Summary of Delay in the Present Case
[80] The total delay is 56½ months from the charge or initial information being sworn to the proposed end of the trial. Further, subtract seven months for defence caused-delay to achieve the Net delay. From that amount, subtract 14 months due to the discrete event of the pandemic with the reality of the ubiquitous cessation of jury trials in Hamilton. The Remaining Delay is 35½ months, which is above the 30-month threshold in Jordan.
[81] There is no issue of complexity or other reason advanced by the Crown to suggest that exceeding the presumptive threshold is reasonable in the circumstances.
CONCLUSION:
[82] Having regard to the overall s. 11(b) and Jordan analysis, there was a total delay of 56½ months. When calculating the net delay, the result is 49½ months. A further period of 14 months is captured by an exceptional circumstance due to the discrete event of the pandemic and the ubiquitous cessation of hearings or trials in the Superior Court in Ontario.
[83] The Remaining Delay of 35½ months exceeds the Jordan guidelines for a jury trial in the Superior Court and is presumptively unreasonable.

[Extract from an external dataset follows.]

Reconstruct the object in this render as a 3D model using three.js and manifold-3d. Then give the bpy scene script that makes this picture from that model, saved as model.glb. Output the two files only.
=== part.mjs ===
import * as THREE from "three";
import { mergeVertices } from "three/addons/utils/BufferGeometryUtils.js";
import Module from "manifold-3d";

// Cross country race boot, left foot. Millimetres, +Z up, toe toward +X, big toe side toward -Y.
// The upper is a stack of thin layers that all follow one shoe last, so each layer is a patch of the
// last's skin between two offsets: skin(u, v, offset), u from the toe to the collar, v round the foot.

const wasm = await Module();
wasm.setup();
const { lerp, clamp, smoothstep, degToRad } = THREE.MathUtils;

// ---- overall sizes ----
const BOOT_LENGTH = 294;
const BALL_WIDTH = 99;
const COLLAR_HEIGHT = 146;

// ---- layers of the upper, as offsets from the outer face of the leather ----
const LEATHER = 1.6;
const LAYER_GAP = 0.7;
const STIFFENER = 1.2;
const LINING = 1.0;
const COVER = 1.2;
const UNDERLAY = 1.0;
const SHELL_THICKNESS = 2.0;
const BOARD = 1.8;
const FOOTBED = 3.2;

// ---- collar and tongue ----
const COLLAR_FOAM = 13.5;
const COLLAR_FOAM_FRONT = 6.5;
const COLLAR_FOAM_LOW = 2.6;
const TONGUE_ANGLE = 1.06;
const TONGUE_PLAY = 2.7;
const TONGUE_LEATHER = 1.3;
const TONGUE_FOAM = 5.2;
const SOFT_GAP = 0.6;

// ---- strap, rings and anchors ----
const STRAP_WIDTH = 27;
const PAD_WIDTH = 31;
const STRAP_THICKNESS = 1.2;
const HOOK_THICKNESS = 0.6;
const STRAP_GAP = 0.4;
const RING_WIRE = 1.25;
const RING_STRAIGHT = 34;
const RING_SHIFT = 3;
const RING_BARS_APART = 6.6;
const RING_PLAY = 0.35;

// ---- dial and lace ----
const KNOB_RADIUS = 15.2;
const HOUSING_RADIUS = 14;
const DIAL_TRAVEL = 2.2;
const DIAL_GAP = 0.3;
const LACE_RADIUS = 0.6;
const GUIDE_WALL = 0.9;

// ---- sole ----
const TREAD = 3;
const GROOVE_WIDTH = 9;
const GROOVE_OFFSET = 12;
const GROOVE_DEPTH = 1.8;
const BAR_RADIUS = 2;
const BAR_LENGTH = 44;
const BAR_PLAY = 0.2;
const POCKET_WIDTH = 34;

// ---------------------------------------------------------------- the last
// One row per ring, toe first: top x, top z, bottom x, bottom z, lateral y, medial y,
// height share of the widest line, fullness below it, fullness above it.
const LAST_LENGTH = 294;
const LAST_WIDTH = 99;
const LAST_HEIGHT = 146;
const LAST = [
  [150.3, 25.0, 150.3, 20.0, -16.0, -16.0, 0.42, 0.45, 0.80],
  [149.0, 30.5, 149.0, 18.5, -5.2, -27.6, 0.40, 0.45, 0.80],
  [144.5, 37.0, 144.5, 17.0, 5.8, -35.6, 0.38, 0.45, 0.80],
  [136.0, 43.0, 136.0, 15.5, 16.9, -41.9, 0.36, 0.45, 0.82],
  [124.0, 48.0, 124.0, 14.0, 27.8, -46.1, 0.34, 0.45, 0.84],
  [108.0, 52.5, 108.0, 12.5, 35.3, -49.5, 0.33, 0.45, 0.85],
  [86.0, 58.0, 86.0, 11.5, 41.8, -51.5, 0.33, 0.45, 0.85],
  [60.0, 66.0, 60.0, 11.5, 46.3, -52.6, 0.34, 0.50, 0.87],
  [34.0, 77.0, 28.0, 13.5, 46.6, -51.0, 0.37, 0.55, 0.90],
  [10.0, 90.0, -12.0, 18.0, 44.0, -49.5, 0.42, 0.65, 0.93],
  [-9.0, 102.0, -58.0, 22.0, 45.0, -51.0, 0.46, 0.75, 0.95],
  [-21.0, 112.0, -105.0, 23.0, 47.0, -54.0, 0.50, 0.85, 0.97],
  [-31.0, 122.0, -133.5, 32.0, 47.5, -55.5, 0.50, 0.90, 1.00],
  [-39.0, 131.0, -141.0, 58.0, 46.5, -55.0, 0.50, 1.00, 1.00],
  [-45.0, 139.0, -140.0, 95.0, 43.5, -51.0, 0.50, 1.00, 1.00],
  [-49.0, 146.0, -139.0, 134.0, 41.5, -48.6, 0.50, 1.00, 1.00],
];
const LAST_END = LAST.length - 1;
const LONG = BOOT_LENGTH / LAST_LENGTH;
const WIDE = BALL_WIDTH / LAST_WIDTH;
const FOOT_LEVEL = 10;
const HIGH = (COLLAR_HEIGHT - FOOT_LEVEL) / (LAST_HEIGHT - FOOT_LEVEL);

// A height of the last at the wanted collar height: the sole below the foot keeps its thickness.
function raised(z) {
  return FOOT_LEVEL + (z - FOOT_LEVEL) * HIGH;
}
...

[84] The applicant’s rights pursuant to s. 11(b) of the Charter to be tried without reasonable delay has been breached. The application is granted and the charges are hereby stayed.
A.J. GOODMAN J.
Released: November 18, 2022
COURT FILE NO.: CR 19-0054
DATE: 2022-11-18
ONTARIO
SUPERIOR COURT OF JUSTICE
BETWEEN:
HIS MAJESTY THE KING
Respondent
-and-
ANGELO KIRKOPOULOS
Applicant
RULING ON APPLICATION PURSUANT TO SECTIONS 11(b) & 24(1) OF THE CHARTER
A. J. Goodman J.
DATED: November 18, 2022
[^1]: I have already deducted the period from January 19, 2021 to March 29, 2021 as defence-caused delay.